Publication Date: October 27, 2020
About the Author
Osayi Endolyn is a James Beard Award–winning writer with work in Time, the Washington Post, the Los Angeles Times, the Wall Street Journal, Eater, Food & Wine, Condé Nast Traveler, and the Oxford American. She appears in Chef’s Table and Ugly Delicious on Netflix, and has been featured on NPR’s 1A, Splendid Table, Special Sauce with Ed Levine, and the Sporkful podcast, for which she won a Webby. She is a recipient of the UC Berkeley-11th Hour Food & Farming Journalism Fellowship, and Southern Living named her one of thirty women moving Southern food forward. In addition to other book collaborations, Endolyn is working on a narrative about the history of systemic racism in American restaurant and dining culture. Follow her @osayiendolyn on Twitter and Instagram.

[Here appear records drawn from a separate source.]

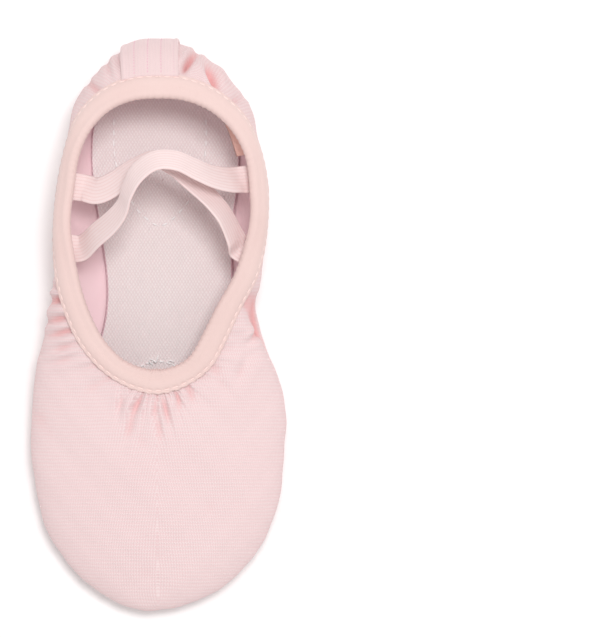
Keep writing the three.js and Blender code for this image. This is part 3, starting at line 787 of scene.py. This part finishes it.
def slab(name, outline, low, high, edge=0.5, lip=0.0, wobble=0.0, groove=None):
    """A sheet with rounded edges that fills an outline, in rings that shrink to its middle line."""
    depth = np.linalg.norm(inset_outline(outline, 1e9, edge) - outline, axis=1)
    thick = high - low
    levels = [(0.0, 0.5), (0.04, 0.2), (0.14, 0.06), (edge, 0.0)]
    inner_edge = edge
    if groove:
        levels += [(groove - 0.5, 0.0), (groove, GROOVE_DEPTH / thick), (groove + 0.5, 0.0)]
        inner_edge = groove + 0.5
    levels += [(inner_edge + (depth.min() * 0.98 - inner_edge) * k / 22, 0.0) for k in range(1, 23)]
    tops, bottoms = [], []
    for inset, dip in levels:
        flat = inset_outline(outline, inset, edge)
        lift = lip * math.exp(-(((inset - edge) / LIP_WIDTH) ** 2))
        tops.append(np.column_stack([flat, np.full(len(flat), high - dip * thick + lift)]))
        bottoms.append(np.column_stack([flat, np.full(len(flat), low + dip * thick)]))
    rings = np.array(tops[::-1] + bottoms[1:])
    if wobble:
        ruffle = wobble * rng.standard_normal(len(outline))
        rings[len(tops) - 3:len(tops) + 2, :, 2] += ruffle * 0.5
    n, m = rings.shape[:2]
    points = rings.reshape(-1, 3)
    faces = []
    for i in range(n - 1):
        for j in range(m):
            k = (j + 1) % m
            faces.append([i * m + j, i * m + k, (i + 1) * m + k, (i + 1) * m + j])
    # The innermost ring of each side is closed by a ladder of quads with a triangle at each end.
    half = m // 2
    for base, turn in ((0, 1), ((n - 1) * m, -1)):
        for j in range(half - 2):
            quad = [base + 1 + j, base + m - 1 - j, base + m - 2 - j, base + 2 + j]
            faces.append(quad[::turn])
        faces.append([base, base + m - 1, base + 1][::turn])
        faces.append([base + half - 1, base + half + 1, base + half][::turn])
    if signed_volume(points, faces) < 0:
        faces = [f[::-1] for f in faces]
    uvs = [points[q, :2].tolist() for f in faces for q in f]
    return make(name, points, faces, uvs)


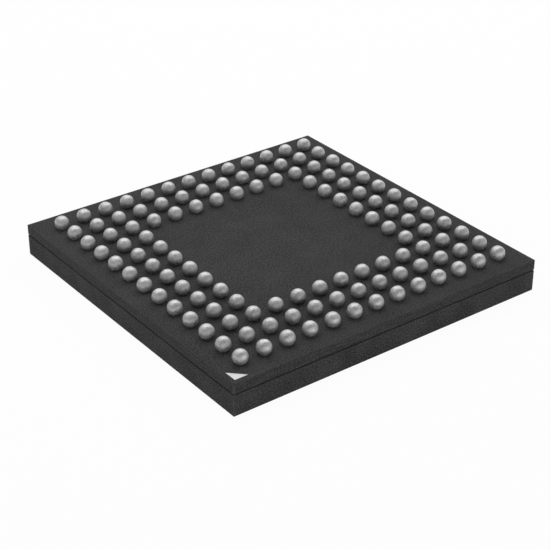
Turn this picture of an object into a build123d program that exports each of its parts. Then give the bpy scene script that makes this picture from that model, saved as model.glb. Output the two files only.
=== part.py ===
from build123d import *
from math import atan2, degrees, hypot, sqrt
import os

# A microcontroller in a ball grid package: a thin square body with solder balls on its outer three rings.
# It lies on its mould face with the balls up, as it does in a tray before it is soldered to a board.
# Millimetres. The origin is the centre of the mould face, +Z points out of the ball side, +X runs along
# the ball columns and +Y along the ball rows, from row a. The pin-one corner is the one at -X, -Y.

# Body: moulding compound over a laminate of a core with a solder mask on each side
body_side = 7.0
mould_t = 0.425
core_t = 0.175
mask_t = 0.025
mask_setback = 0.012  # the die-side mask stops short of the sawn sides, a fine dark line all round

# Ball grid
pitch = 0.5
grid_side = 13  # places along a side
rings = 3  # the outermost rings hold balls
row_letters = "abcdefghjklmnprtuvwy"
ball_d = 0.29
opening_d = 0.22  # opening in the mask, which the foot of a ball fills

# Copper on both faces of the core
copper_t = 0.015
pad_d = 0.30
neck_w = 0.08
land_d = 0.18
via_d = 0.10
trace_w = 0.04
lane_offset = 0.19  # a trace that passes a via runs this far to one side of it
lane_entry = 0.20  # it is in its lane this far before the via
lane_exit = 0.05  # and leaves it this far past the via

# Bond fingers, where the wires land, in a row along each side
finger_pitch = 0.155
finger_w = 0.08
finger_l = 0.18
finger_cover = 0.02  # the mask lies over this much of each end of a finger
window_margin = 0.06  # the window in the mask runs on past the last finger

# Die and wires
die_side = 3.6
die_t = 0.15
film_t = 0.02
bond_pitch = 0.115
bond_inset = 0.06  # from the die's edge to the line of ball bonds
bond_d = 0.045
bond_t = 0.012
wire_d = 0.02
loop_h = 0.10  # how far a wire rises off the die
loop_run = 0.22  # how far it runs level before it slopes to its finger
loop_bend_r = 0.035
slope_bend_r = 0.08
wire_overrun = 0.04  # a wire's line runs this far past its finger's face, where it is cut off

# Marks of the pin-one corner
mark_leg = 0.285
mark_inset = 0.10
mark_t = 0.020
dot_d = 0.50
dot_depth = 0.012
dot_inset = 0.65  # from each side of the body to the dot's centre

# Levels, from the mould face up
die_mask_z = mould_t
core_z = die_mask_z + mask_t
ball_mask_z = core_z + core_t
ball_face_z = ball_mask_z + mask_t
finger_z = core_z - copper_t
pad_z = ball_mask_z + copper_t
film_z = die_mask_z - film_t
die_face_z = film_z - die_t

# The grid's outermost centres, and the fingers' row, which lies between the two inner rows of vias
grid_half = (grid_side - 1) / 2 * pitch
finger_row = grid_half - pitch
side_angles = {"south": 0, "east": 90, "north": 180, "west": 270}


def slab(side, bottom, thickness):
    """A square plate, centred on the origin, with its lower face at the height bottom."""
    return Pos(0, 0, bottom) * Box(side, side, thickness, align=(Align.CENTER, Align.CENTER, Align.MIN))


def on_all_sides(shapes):
    """Copies of the south side's shapes on the four sides of the package."""
    return [Rot(0, 0, angle) * shape for angle in side_angles.values() for shape in shapes]


def side_nets():
    """Each net of the south side as (lane, column, ring), in the order of the fingers from -X to +X.

    A ball's via stands half a pitch outside its row and half a pitch along it. Ring 0 is the outermost.
    """
    nets = []
    for ring in range(rings):
        count = grid_side - 1 - 2 * ring
        for i in range(count):
            column = (i - (count - 1) / 2) * pitch
            outwards = 1 if column > 0 else -1
            nets.append((column + outwards * (ring - 1) * lane_offset, column, ring))
    return sorted(nets)


def via_row(ring):
    """Distance from the package's centre to a ring's row of vias."""
    return grid_half - ring * pitch + pitch / 2


def line_up(count, spacing):
    """Places of a centred row of count things."""
    return [(k - (count - 1) / 2) * spacing for k in range(count)]


nets = side_nets()
finger_places = line_up(len(nets), finger_pitch)
bond_places = line_up(len(nets), bond_pitch)


def track(start, end, width):
    """A round-ended copper track from one point to another."""
    dx, dy = end[0] - start[0], end[1] - start[1]
    middle = Pos((start[0] + end[0]) / 2, (start[1] + end[1]) / 2)
    return middle * Rot(0, 0, degrees(atan2(dy, dx))) * SlotCenterToCenter(hypot(dx, dy), width)


def die_side_net(lane, column, ring, finger_x):
    """The copper from a via's land to its bond finger."""
    route = [(column, -via_row(ring))]
    for passed in range(ring + 1, rings):
        if via_row(passed) > finger_row:
            route.append((lane, -via_row(passed) - lane_entry))
            route.append((lane, -via_row(passed) + lane_exit))
    outside = via_row(ring) > finger_row
    end = finger_l / 2 if outside else -finger_l / 2
    route.append((finger_x, -finger_row - end))
    net = Pos(*route[0]) * Circle(land_d / 2)
    for start, stop in zip(route, route[1:]):
        net += track(start, stop, trace_w)
    net += Pos(finger_x, -finger_row) * Rectangle(finger_w, finger_l)
    return extrude(Pos(0, 0, finger_z) * net, copper_t)


def ball_side_net(column, ring):
    """The copper from a ball's pad to its via's land."""
    via = (column, -via_row(ring))
    ball = (column - pitch / 2, -via_row(ring) + pitch / 2)
    net = Pos(*ball) * Circle(pad_d / 2) + track(ball, via, neck_w) + Pos(*via) * Circle(land_d / 2)
    return extrude(Pos(0, 0, ball_mask_z) * net, copper_t)


def finger_window(bottom, thickness):
    """The long opening in the die-side mask along the south side's fingers."""
    length = finger_places[-1] - finger_places[0] + finger_w + 2 * window_margin
    bar = Box(length, finger_l - 2 * finger_cover, thickness, align=(Align.CENTER, Align.CENTER, Align.MIN))
    return Pos(0, -finger_row, bottom) * bar


def bond_wire(bond_x, finger_x):
    """One wire of the south side: a squashed ball on the die, a loop, and a run down to the finger."""
    bond = Vector(bond_x, bond_inset - die_side / 2, die_face_z)
    landing = Vector(finger_x, -finger_row, finger_z)
    along = Vector(landing.X - bond.X, landing.Y - bond.Y, 0)
    rise = bond - Vector(0, 0, loop_h)
    crest = rise + along.normalized() * loop_run
    past = landing + (landing - crest).normalized() * wire_overrun
    path = FilletPolyline(bond, rise, crest, past, radius=[loop_bend_r, slope_bend_r])
    section = Plane(origin=bond, z_dir=(0, 0, -1)) * Circle(wire_d / 2)
    wire = sweep(section, path=path)
    wire += Pos(bond.X, bond.Y, die_face_z - bond_t) * Cylinder(
        bond_d / 2, bond_t, align=(Align.CENTER, Align.CENTER, Align.MIN)
    )
    return wire - slab(body_side, finger_z, core_t)


def solder_ball():
    """A reflowed ball: a sphere that meets the rim of the mask's opening, and its foot down to the pad."""
    ball_r = ball_d / 2
    rim_r = opening_d / 2
    centre = sqrt(ball_r**2 - rim_r**2)
    foot = mask_t - copper_t
    outline = Polyline((0, centre + ball_r), (0, -foot), (rim_r, -foot), (rim_r, 0))
    outline += ThreePointArc((rim_r, 0), (ball_r, centre), (0, centre + ball_r))
    return revolve(make_face(Plane.XZ * outline), Axis.Z)


def write(name, shapes):
    """Writes one node: a single solid, or a group of like solids that don't touch."""
    solids = [solid for shape in shapes for solid in shape.solids()]
    export_step(Compound(children=solids) if len(solids) > 1 else solids[0], f"parts/{name}.step")
    print(name, len(solids), round(sum(solid.volume for solid in solids), 5))


os.makedirs("parts", exist_ok=True)

# Copper and vias
die_side_copper = on_all_sides(
    [die_side_net(lane, column, ring, x) for (lane, column, ring), x in zip(nets, finger_places)]
)
ball_side_copper = on_all_sides([ball_side_net(column, ring) for _, column, ring in nets])
via = Pos(0, 0, core_z) * Cylinder(via_d / 2, core_t, align=(Align.CENTER, Align.CENTER, Align.MIN))
vias = on_all_sides([Pos(column, -via_row(ring), 0) * via for _, column, ring in nets])
write("die_side_copper", die_side_copper)
write("ball_side_copper", ball_side_copper)
write("filled_vias", vias)

# Pin-one mark: a plated triangle that fills its window in the ball-side mask
corner = mark_inset - body_side / 2
mark_face = make_face(
    Polyline((corner, corner), (corner + mark_leg, corner), (corner, corner + mark_leg), close=True)
)
mark = extrude(Pos(0, 0, ball_mask_z) * mark_face, mark_t)
mark_window = extrude(Pos(0, 0, ball_mask_z) * mark_face, mask_t)
write("pin_one_mark", [mark])

# Laminate
core = slab(body_side, core_z, core_t) - vias
write("laminate_core", [core])
windows = on_all_sides([finger_window(die_mask_z, mask_t)])
die_side_mask = slab(body_side - 2 * mask_setback, die_mask_z, mask_t) - (die_side_copper + windows)
write("die_side_mask", [die_side_mask])

# Balls, one node for each row of the grid
ball = Pos(0, 0, ball_face_z) * solder_ball()
opening = Pos(0, 0, pad_z) * Cylinder(
    opening_d / 2, mask_t - copper_t, align=(Align.CENTER, Align.CENTER, Align.MIN)
)
openings = []
places = line_up(grid_side, pitch)
for row, y in enumerate(places):
    columns = [
        x
        for column, x in enumerate(places)
        if min(row, column, grid_side - 1 - row, grid_side - 1 - column) < rings
    ]
    write(f"ball_row_{row_letters[row]}", [Pos(x, y, 0) * ball for x in columns])
    openings += [Pos(x, y, 0) * opening for x in columns]
ball_side_mask = slab(body_side, ball_mask_z, mask_t) - (ball_side_copper + openings + [mark_window])
write("ball_side_mask", [ball_side_mask])

# Die, its film and its wires
film = slab(die_side, film_z, film_t)
die = slab(die_side, die_face_z, die_t)
write("die_attach_film", [film])
write("silicon_die", [die])
side_wires = [bond_wire(bond_x, finger_x) for bond_x, finger_x in zip(bond_places, finger_places)]
for side, angle in side_angles.items():
    write(f"bond_wires_{side}", [Rot(0, 0, angle) * wire for wire in side_wires])

# Mould cap, which fills the windows round the fingers and closes on the die and every wire
dot_place = dot_inset - body_side / 2
dot = Pos(dot_place, dot_place, 0) * Cylinder(
    dot_d / 2, dot_depth, align=(Align.CENTER, Align.CENTER, Align.MIN)
)
mould_cap = slab(body_side, 0, mould_t) + windows
mould_cap -= [film, die, dot] + die_side_copper
mould_cap -= on_all_sides(side_wires)
write("mould_cap", [mould_cap])
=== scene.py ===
import math

import bmesh
import bpy
from mathutils import Matrix, Vector, noise


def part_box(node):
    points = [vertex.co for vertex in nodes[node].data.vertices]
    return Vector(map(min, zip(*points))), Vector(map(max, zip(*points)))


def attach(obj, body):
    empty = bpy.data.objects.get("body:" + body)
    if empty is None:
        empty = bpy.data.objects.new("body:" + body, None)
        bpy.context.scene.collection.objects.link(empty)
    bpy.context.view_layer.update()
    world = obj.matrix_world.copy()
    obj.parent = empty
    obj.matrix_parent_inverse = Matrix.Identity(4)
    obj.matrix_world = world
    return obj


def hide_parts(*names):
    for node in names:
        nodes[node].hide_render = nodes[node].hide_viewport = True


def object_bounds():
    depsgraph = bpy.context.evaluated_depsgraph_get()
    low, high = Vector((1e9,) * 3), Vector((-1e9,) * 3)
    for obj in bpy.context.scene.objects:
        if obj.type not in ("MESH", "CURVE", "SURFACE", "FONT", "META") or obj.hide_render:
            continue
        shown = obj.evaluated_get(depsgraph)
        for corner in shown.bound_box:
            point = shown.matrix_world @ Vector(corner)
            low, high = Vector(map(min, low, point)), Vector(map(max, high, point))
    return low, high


# A microcontroller in a ball grid package, lying on its mould face with its solder balls up. Metres, with mm
# as the unit of every size. The sections follow the package as it is built: laminate, copper and masks, then
# die, wires and moulding, then the balls, and last the floor, the lights and the camera.
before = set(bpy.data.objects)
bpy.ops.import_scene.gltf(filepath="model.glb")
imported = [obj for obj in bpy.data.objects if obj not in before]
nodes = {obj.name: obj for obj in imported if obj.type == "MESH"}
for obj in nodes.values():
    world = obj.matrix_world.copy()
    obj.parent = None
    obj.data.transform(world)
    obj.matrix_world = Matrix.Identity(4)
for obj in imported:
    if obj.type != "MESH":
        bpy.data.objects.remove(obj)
cad_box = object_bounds()
mm = 0.001


# Laminate core: a black glass-filled sheet, the backbone of the package. It is sawn to size with the mould,
# so its edge is dull, with faint marks where bundles of glass come to the surface. A painted highlight makes
# it a little lighter at its four upright edges, as if they caught the light.
class Socket:
    """A shader socket. Arithmetic on it adds Math nodes, and node() adds a node of any other kind."""

    def __init__(self, tree, output=None):
        self.tree = tree
        self.output = output

    def feed(self, entry, value):
        if isinstance(value, Socket):
            self.tree.links.new(value.output, entry)
        else:
            entry.default_value = value

    def node(self, kind, settings=None, inputs=None, output=0):
        made = self.tree.nodes.new(kind)
        for name, value in (settings or {}).items():
            if name == "stops":
                ramp = made.color_ramp.elements
                while len(ramp) < len(value):
                    ramp.new(0.5)
                for stop, (place, level) in zip(ramp, value):
                    stop.position = place
                    stop.color = (level, level, level, 1)
            else:
                setattr(made, name, value)
        for name, value in (inputs or {}).items():
            self.feed(made.inputs[name], value)
        return Socket(self.tree, made.outputs[output])

    def math(self, operation, first, second):
        return self.node("ShaderNodeMath", {"operation": operation}, {0: first, 1: second})

    def __add__(self, other):
        return self.math("ADD", self, other)

    def __sub__(self, other):
        return self.math("SUBTRACT", self, other)

    def __rsub__(self, other):
        return self.math("SUBTRACT", other, self)

    def __mul__(self, other):
        return self.math("MULTIPLY", self, other)

    __radd__ = __add__
    __rmul__ = __mul__


def new_finish(name):
    """A new material: itself, its place in millimetres from the frame's origin, and a function that sets
    the sockets of its shader."""
    material = bpy.data.materials.new(name)
    material.use_nodes = True
    tree = material.node_tree
    start = Socket(tree)
    place = start.node("ShaderNodeTexCoord", output="Object")
    place = place.node("ShaderNodeVectorMath", {"operation": "SCALE"}, {0: place, "Scale": 1 / mm}, "Vector")
    shader = tree.nodes["Principled BSDF"]

    def dress(**sockets):
        for key, value in sockets.items():
            start.feed(shader.inputs[key.replace("_", " ")], value)

    return material, place, dress


def stretched(place, x, y, z):
    """The place with each of its axes multiplied, which shortens a pattern along it."""
    return place.node("ShaderNodeVectorMath", {"operation": "MULTIPLY"}, {0: place, 1: (x, y, z)}, "Vector")


def grain(place, scale, detail=2.0, roughness=0.5):
    """Noise from 0 to 1, with scale in cycles per millimetre."""
    sizes = {"Vector": place, "Scale": scale, "Detail": detail, "Roughness": roughness}
    return place.node("ShaderNodeTexNoise", None, sizes, "Fac")


def crisp(amount, gain):
    """Noise with its contrast raised about its middle level."""
    return gain * amount - (gain - 1) / 2


def grey(level):
    """A neutral colour."""
    return (level, level, level)


def tint(place, amount, low, high):
    """A colour between two colours."""
    settings = {"data_type": "RGBA"}
    return place.node("ShaderNodeMix", settings, {"Factor": amount, 6: (*low, 1), 7: (*high, 1)}, 2)


def relief(place, height, depth):
    """A bumped normal, with depth in millimetres from a height of 0 to 1."""
    sizes = {"Height": height, "Distance": depth * mm, "Strength": 1.0}
    return place.node("ShaderNodeBump", None, sizes, "Normal")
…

Yewande Komolafe is a writer, recipe developer, and food stylist from Lagos, Nigeria. She develops recipes that lend taste and texture to her experience as an immigrant in the United States. A regular contributor to the New York Times, her work has also appeared in Whetstone, Taste Cooking, Food + Wine, Saveur, and several other platforms and publications. She lives in Brooklyn with her husband, daughter, and many jars of spices.